Petrol is heavily subsidized in Iran, where gasoline offered to consumers is the cheapest globallyImage: ATTA KENARE/AFP/Getty Images
Iran’s gasoline price hike risks more public unrest
DW-
Petrol is going to become more expensive for many motorists in Iran, as from December 6 they will have to pay higher prices at gas stations if they use more than 160 liters a month.
The fossil fuel is heavily subsidized in Iran, where gasoline offered to consumers is the cheapest globally. The Middle Eastern country also has the fourth-largest oil reserves and the second-biggest natural gas reserves in the world.
For consumers, the price paid for the first 60 liters (around 63 quarts) per month will remain unchanged at 15,000 rials (1.3 US cents) per liter, and the next 100 liters at 30,000 rials per liter. Each additional liter will cost the consumer 50,000 rials in the future.
The move comes amid pressure to reduce fuel subsidies.
The Iranian economy has been in deep turmoil for years, exacerbated by chronic mismanagement, corruption and stringent international sanctions due to its contested nuclear program.
Iran’s economy gripped by structural problems
Jamshid Assadi, an expert on the Iranian economy, said the price increase is “objectively understandable.”
“The production costs for fuel in Iran are 20 times higher than the price set by the state. Subsidies lead to excessive domestic consumption and massive smuggling,” he told DW.
Gasoline smuggling to neighboring Afghanistan and Pakistan remains a thriving business due to the massive differences in the prices across these countries.
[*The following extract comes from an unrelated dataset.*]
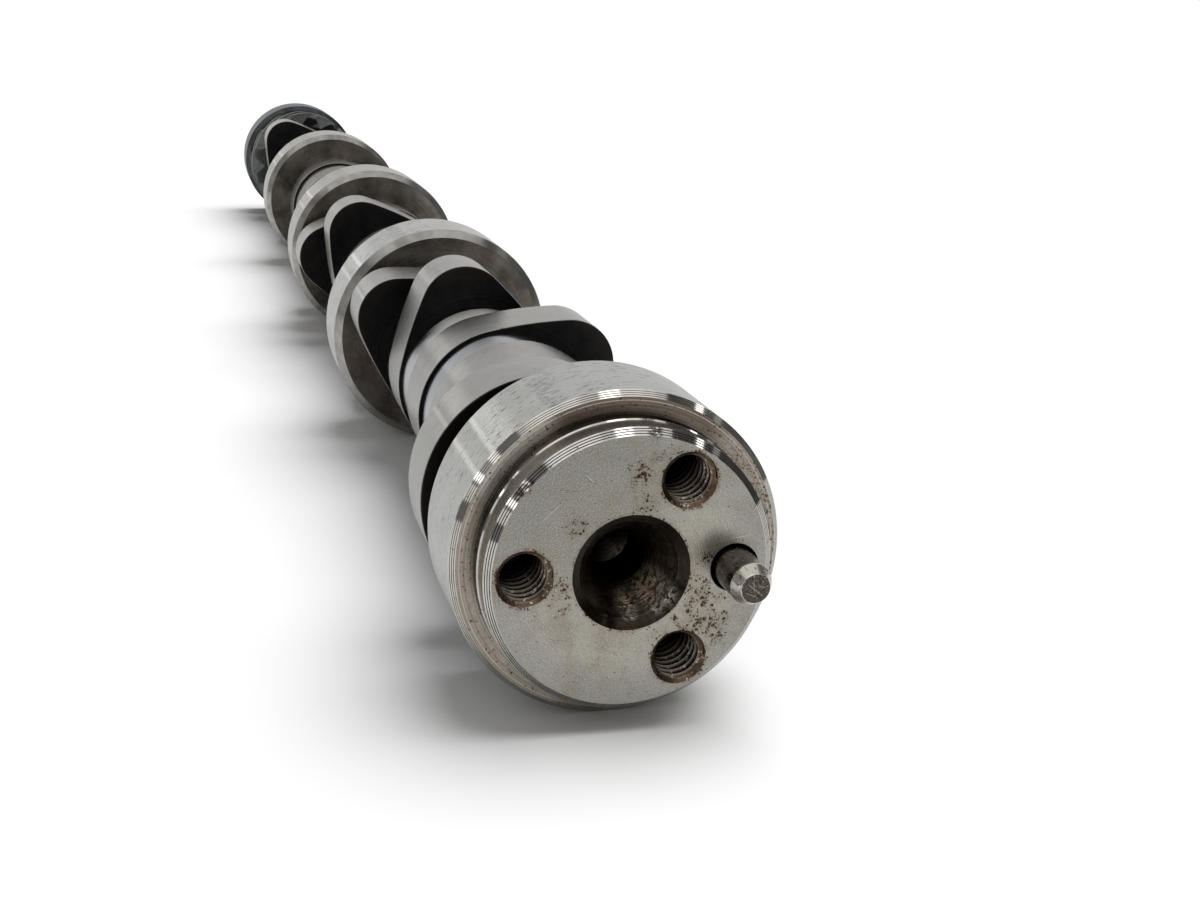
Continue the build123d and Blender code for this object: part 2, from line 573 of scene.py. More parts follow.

In those nations, a liter of gasoline costs about 80 to 90 cents, much higher than the price in Iran. According to estimates, 20 to 30 million liters of gasoline are smuggled out of Iran every day.
Given high government spending on subsidies and a chronic budget deficit, the price hike is long overdue, says Assadi, who lives in France. However, he emphasizes that the government is using the measure to gloss over structural problems.
“Decades of political tensions with the West, resulting sanctions, under-investment in the oil industry, and the monopoly-like grip of the Revolutionary Guards prevent competition and efficient price and production control,” the expert said.
In recent decades, Iran’s Islamic Revolutionary Guard Corps (IRGC) has massively expanded its economic influence and become closely intertwined with the country’s oil and gas industry.
“As long as these problems remain unresolved, the state will shift the burden onto the population without implementing any far-reaching reforms,” Assadi warned.